By calling everything a song, we've also paralyzed our ability to make musical distinctions. How can you make sense of a musical landscape where a continuous 45-minute sitar improvisation, a Roger Sessions concerto, and a rap by Chuck D are all called songs?
You can read the whole thing
here. Frank is complaining about a specific instance of a larger problem: Americans’ insensitivity to the useful distinctions between words. English, with its huge vocabulary, is a language both colorful and precise, but too many people fail to use the right word at the right time. If you look at Frank’s article and scroll down through the comments section, you’ll find one respondent saying, “I could care less what someone calls a piece of mine.” Actually, he
couldn’t care less. If he
could care less, then he would seem to care too much.
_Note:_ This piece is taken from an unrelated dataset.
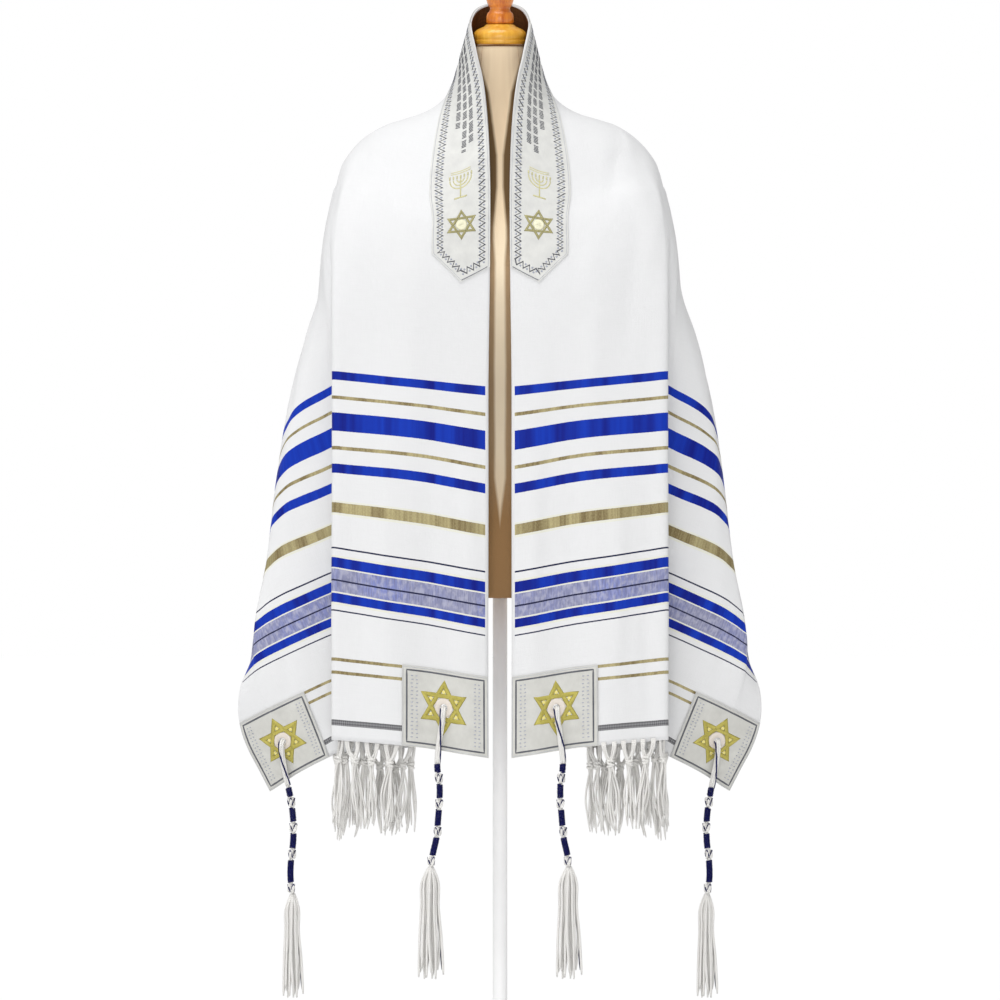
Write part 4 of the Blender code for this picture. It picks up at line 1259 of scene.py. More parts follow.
@dataclass(frozen=True)
class Surface:
    """A finish of one colour and a second one that it drifts to, with a shared effect on it."""

    name: str
    light: Colour
    dark: Colour
    effect: Effect
    roughness: float = 0.8
    metallic: float = 0.0
    sheen: float = 0.0
    relief: float = 0.0002
    gloss: float = 0.3

    def make(self) -> Material:
        """Makes the finish, whose pattern follows the piece's own measures.

        Returns:
            The material.
        """
        finish = Finish(self.name, {
            "Roughness": self.roughness, "Metallic": self.metallic, "Sheen Weight": self.sheen,
            "Specular IOR Level": self.gloss,
        })
        place = finish.measured()
        height, tone = self.effect.on(finish, place)
        drift = finish.spread(finish.noise(place, (60.0, 60.0, 1.0)), 0.3, 0.7, -0.25, 0.25)
        finish.set({"Base Color": finish.mix(tone + drift, self.dark, self.light)})
        return finish.bump(height, self.relief)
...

I just finished proofreading a book about arthritis, and the physician who wrote it kept referring to a treatment “regime.” The word he should have used, of course, is “regimen.” (Don’t know the difference? Find out
here.) Now, if you look this up in a descriptive dictionary rather than a prescriptive style manual, or visit a site like
this maintained by an apologist for lazy language, you’ll see it claimed that “regime” is OK usage in this case because people have been misapplying the word for centuries. Well, just because it’s done doesn’t mean it’s right. People steal, rape and murder, but those are not approved actions in our society, and neither should be the use of “regime” instead of “regimen.” (Not that lazy usage is equivalent to murder, but someday it could drive me to murder.)
We have a rich language that’s being diluted by people who can’t maintain a good-sized, active vocabulary. It’s our language, folks. Use it or lose it.